Martin Construction Resource (MCR) builds anaerobic digester systems to convert food waste into fuel and fertilizer. Food waste deposited into anaerobic digester systems boosts biogas production and increases electricity revenues.

Food waste digesters make our
customers’ business more sustainable by:

  1. Producing renewable (“green”) electricity for immediate on-site consumption
    Sell excess power to the utility
  2. Recycling food waste nutrients into a plant-friendly form of fertilizer
    Improves the local watershed
  3. Reclaiming nutrients from food waste
    Grow more food
  4. Eliminating odors and greenhouse gas emissions
    Improve air quaility

Commercial Food Waste

Residual food waste is usually commercial food waste that never made it to the point of public consumption. Food waste is being routinely delivered to dairy digesters by waste haulers who thereby avoid high fees charged by landfills. Farms are charging haulers about $20/ton whereas landfills can charge as much as $70/ton.

Depackaged Food Waste at the digester

Increasingly, we are seeing our industry make changes to handle food waste diversion and pollution management strategies that aim to reduce landfill deposits.
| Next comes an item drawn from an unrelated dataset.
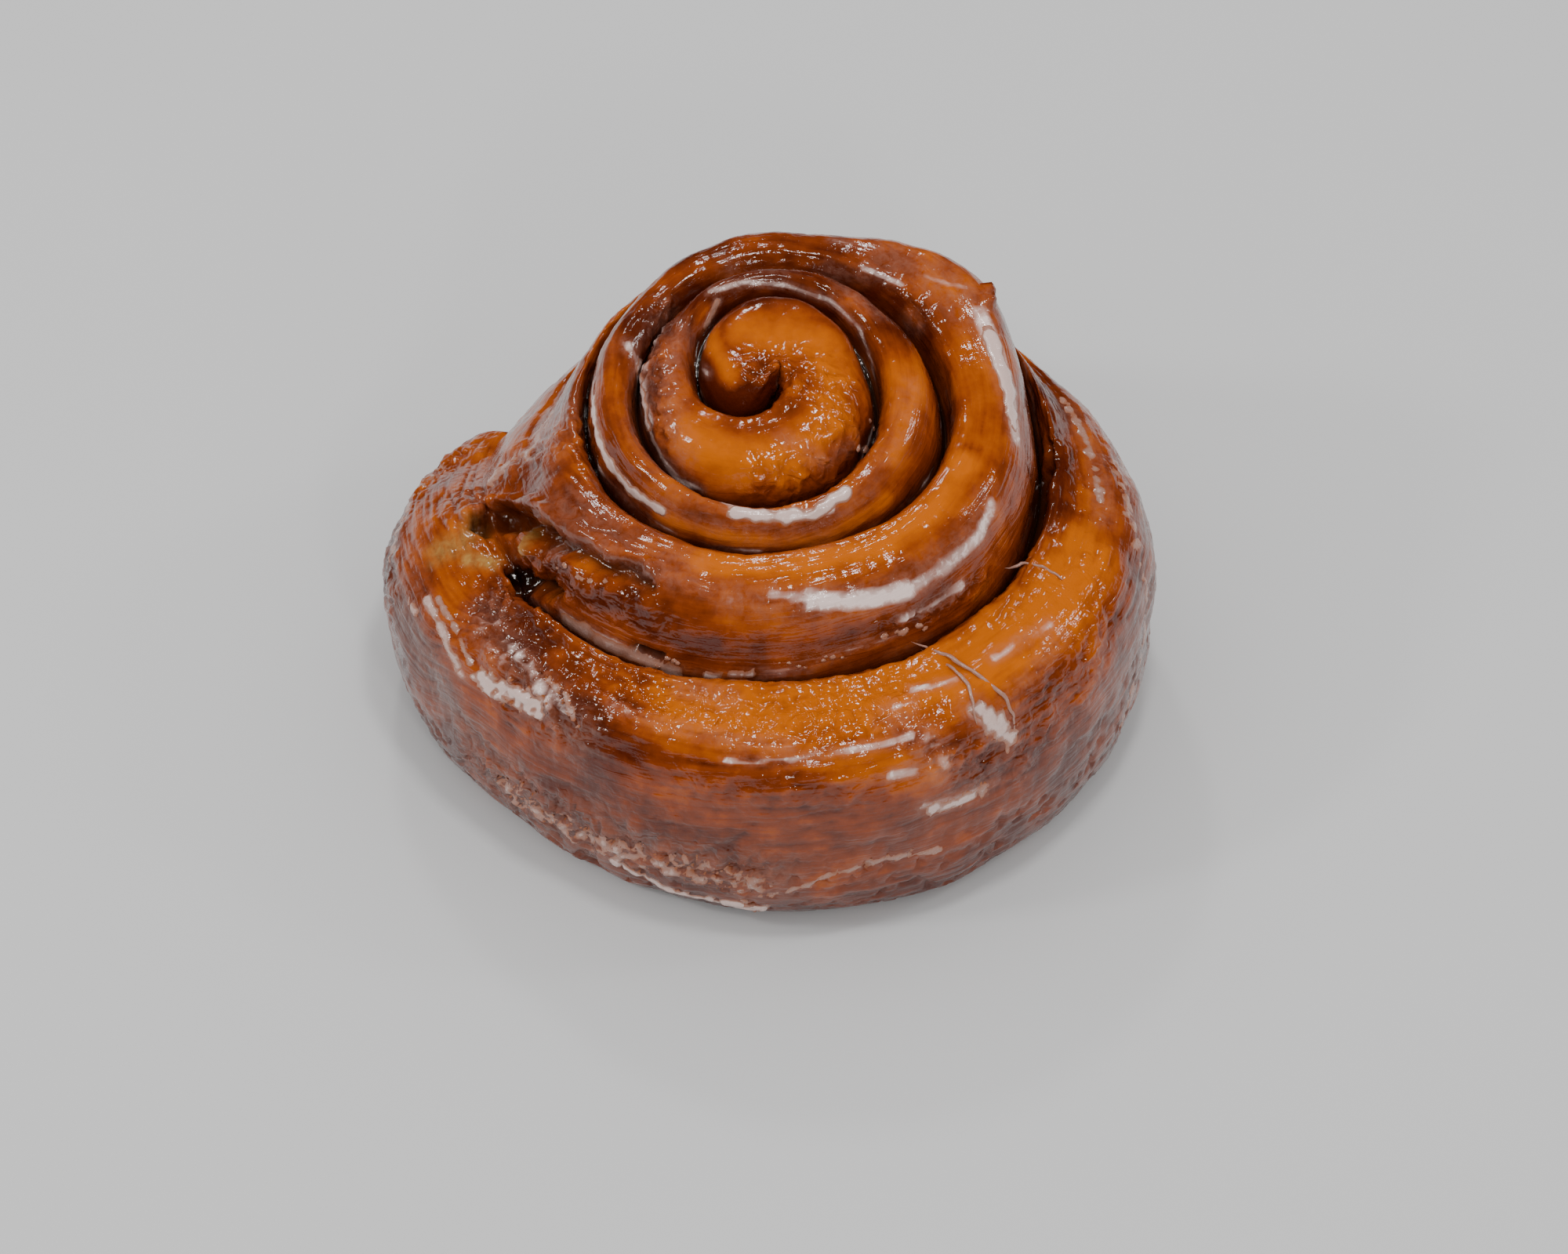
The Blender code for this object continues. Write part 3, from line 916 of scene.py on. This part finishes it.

The presence of packaging materials in food waste streams presents a barrier to efficient processing and biogas recovery. Designing a depackaging solution along with an MCR digester system creates a fully integrated energy system.

Case Studies

Klines Services

Brubaker

Reinford Farms

The Process

The initial steps taken toward site development will involve the compilation of a Scope of Work Document which is presented to the site owner for approval. After the client signs the Scope of Work Document, MCR proceeds with the site layout and structural drawings. Upon engineer review and approval of the structural drawings, the mechanical and electrical drawings are completed.
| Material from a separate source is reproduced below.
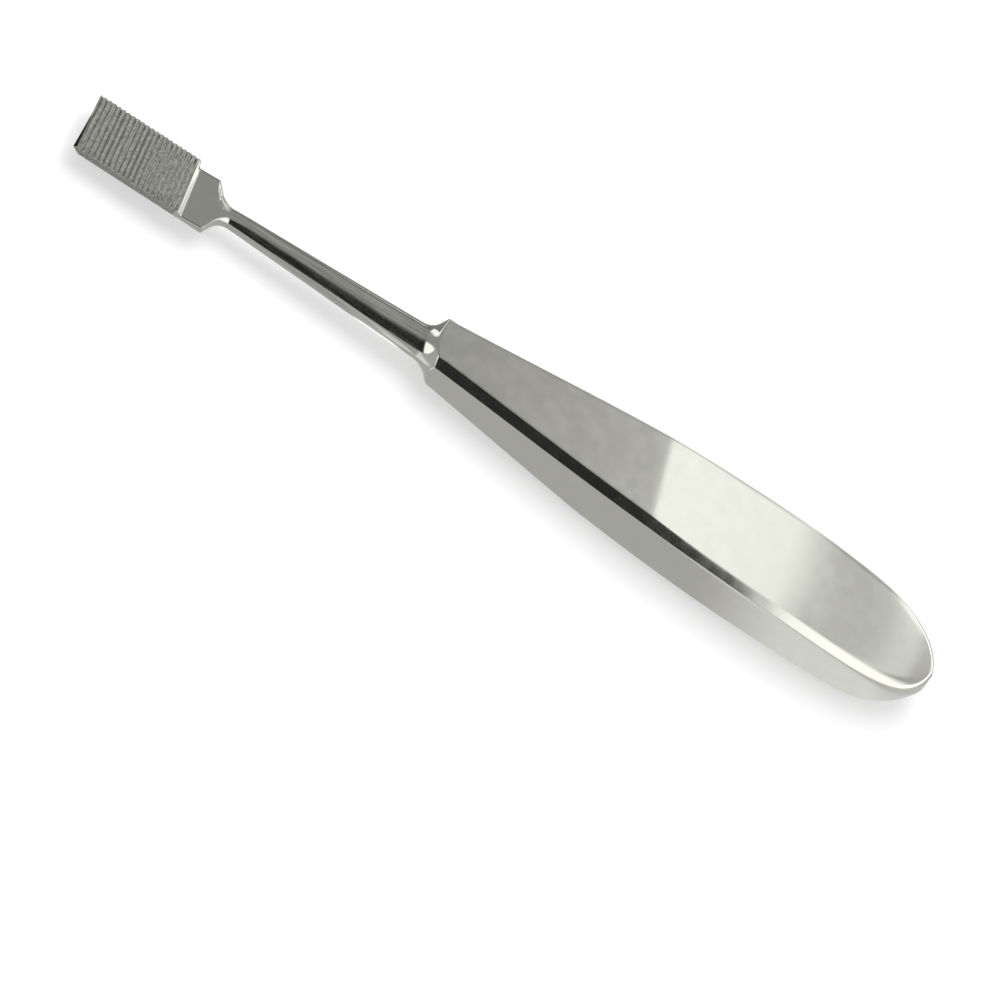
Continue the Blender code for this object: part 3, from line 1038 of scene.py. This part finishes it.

Site preparation in the form of earthwork is conducted while the materials and equipment are on order. Construction continues upon receipt of materials and equipment on site.
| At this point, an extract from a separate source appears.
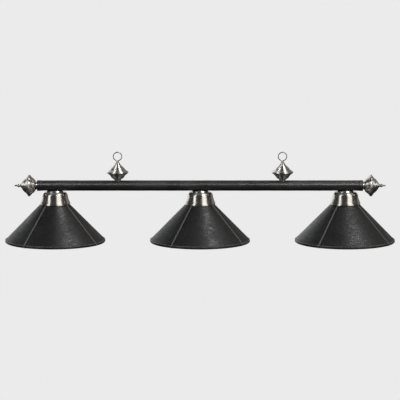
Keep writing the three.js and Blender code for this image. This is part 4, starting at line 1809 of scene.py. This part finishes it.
    def camera(self) -> None:
        """Sets the camera a little above the lamp, far back with a long lens."""
        data = bpy.data.cameras.new("camera")
        data.lens = self.lens
        data.sensor_width = 36.0
        data.clip_end = 2000.0
        camera = bpy.data.objects.new("camera", data)
        bpy.context.scene.collection.objects.link(camera)
        bar = middle_of("bar_leather")
        target = Vector((bar.x, bar.y, bar.z - self.aim_below_bar))
        rise = math.radians(self.elevation)
        back = Vector((0.0, -math.cos(rise), math.sin(rise)))
        camera.location = target + back * self.distance
        camera.rotation_mode = "QUATERNION"
        camera.rotation_quaternion = (-back).to_track_quat("-Z", "Y")
        bpy.context.scene.camera = camera

    def hang(self, name: str, panel: Panel) -> None:
        """Hangs a light panel that faces the middle of the bar.

        Args:
            name: The light's name.
            panel: The panel.
        """
        data = bpy.data.lights.new(name, "AREA")
        data.shape = "RECTANGLE"
        data.size, data.size_y = panel.width, panel.height
        data.energy = panel.power
        light = bpy.data.objects.new(name, data)
        bpy.context.scene.collection.objects.link(light)
        light.location = middle_of("bar_leather") + Vector(panel.place)
        light.rotation_mode = "QUATERNION"
        light.rotation_quaternion = Vector(panel.place).to_track_quat("Z", "Y")
        if not panel.lit:
            return
        lit = bpy.data.collections.new(f"{name} lights")
        for piece in bpy.context.scene.objects:
            if piece.name.startswith(panel.lit):
                lit.objects.link(piece)
        light.light_linking.receiver_collection = lit

    def hang_panels(self) -> None:
        """Hangs every panel. The pieces are there by then."""
        for number, panel in enumerate(self.panels):
            self.hang(f"panel {number}", panel)

    def build(self) -> None:
        """Builds the studio."""
        self.camera()
        self.floor()
        self.light()
        bpy.context.scene.view_settings.view_transform = "Standard"


def main() -> None:
    """Builds the lamp and its studio."""
    logging.basicConfig(level=logging.INFO, format="%(message)s")
    studio = Studio()
    studio.build()
    Bar().build()
    for side, turn in ENDS:
        EndFinial(side=side, turn=turn).build()
        Hanger(side=side, turn=turn).build()
    for seed, side in enumerate(SIDES):
        ShadeUnit(side, seed).build()
    studio.hang_panels()


if __name__ == "__main__":
    main()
Installation proceeding during the construction phase includes field piping, digester piping, biogas flare, digester pumps, digester electrical, generator and piping, hot water system, gas piping, utility building electrical, and the separator system.

Our services also include startup, digester operations, troubleshooting, training, and comprehensive after-sales support.

International Experience

Installations in: Armenia, Australia, Belize, Bulgaria, Canada, Chile, China, Colombia, Costa Rica, Ecuador, El Salvador, Estonia, Greece, Ireland, Italy, Japan, Korea, Mexico, Mongolia, the Philippines, Poland, South Africa, Spain, Ukraine, Taiwan and Uruguay.

Our first overseas installation was in Japan in 1986. Between 2002 and 2005, MCR installed five covered-lagoon digesters in Chile for the handling of swine manure and for carbon credits. Since then, MCR has provided engineering, procurement, and construction services in Ecuador, Mexico, and Australia. We have designed and built over one hundred successful digesters. Today, MCR routinely provides round, mixed-tank and covered-lagoon digester designs for biogas production from farm and/or food waste.

Martin Construction Resource (MCR) provides you with turnkey general contracting services to carry out all construction and subcontracting for your project. Or we can supply the digester design, manufacture the equipment, and provide expert guidance to your team’s General Contractor to develop the project. You can trust our expertise to bring success to every aspect of your project, including (but not limited to), excavation, concrete, plumbing, wiring, and construction. Our parent company, Martin Energy Group (MEG), will be the primary engineering and technology systems provider for the biogas genset.

Our company culture supports simple, creative, and cost effective solutions to engineering, design and construction problems. In addition, our custom design services often result in an MCR project costing less than the competition, while meeting or exceeding other systems in biogas and electricity output.